Vous appercevez aiſément, Madame, la Néceſſité de n’accorder votre Croïance à l’Hiſtoire, qu’autant que les Faits qu’elle rapporte ne bleſſent point votre Lumiere Naturelle. J’ai tâché de vous montrer l’Incertitude, que l’Ancienneté des Tems a répandue dans ſes Commencemens, & les Cauſes des différentes Opinions des Ecrivains de nos Jours. Vous avez pu appercevoir combien les Préjugés & la Religion influent ſur leur Eſprit, & combien ils ſont forcés de s’accommoder au Gout du Peuple[1]. Ainſi, il vous eſt aiſé de conclurre, qu’on ne peut appuïer un Sentiment de l’Autorité de l’Hiſtoire, qu’autant qu’elle s’accorde parfaitement avec la Raiſon.
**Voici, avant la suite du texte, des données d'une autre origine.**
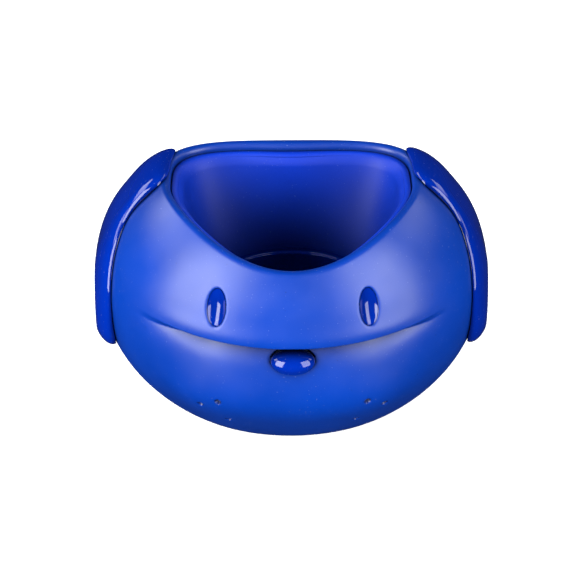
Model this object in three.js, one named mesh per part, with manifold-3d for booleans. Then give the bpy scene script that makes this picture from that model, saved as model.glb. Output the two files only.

Prodiges, Miracles, Choſes furprenantes & contre la Nature, ſont des Ridiculitez & des Menſonges, que le Nom d’un Auteur, quelque Mérite qu’il ait, ne peut rendre vrai ſemblables.

Avant d’aller plus avant, & d’entrer dans la Diſcuſſion du peu de Choſes que nous pouvons nous démontrer par la Lumiere Naturelle & par nos Connoiſſances, nous examinerons la Croïance que nous devons donner à la Tradition, & à l’Autorité des Savans, afin que, dépouillés de tous les Préjugés, nous ne ſoïons point arrêtez par de vaines Difficultez, & par des Argumens fondez ſur des Principes, qui, dès qu’ils ſont contraires à la Raiſon, ſont encore moins reſpectables que l’Incertitude de l’Hiſtoire.


  1. Ut recte dicit Syneſius in Calvitii Encomio, Τὸ δὲ ρᾶϛον ϰαταγελάσειο δῆμος δεῖται γὰρ τερατείας. Ridet ac deſpicit Plebs quod facillimum intellectu : opus verò ei Narratione fabuloſâ. Schoockius, de Fabulâ Hamelenfi, Part. II, Cap. II, pag. 3.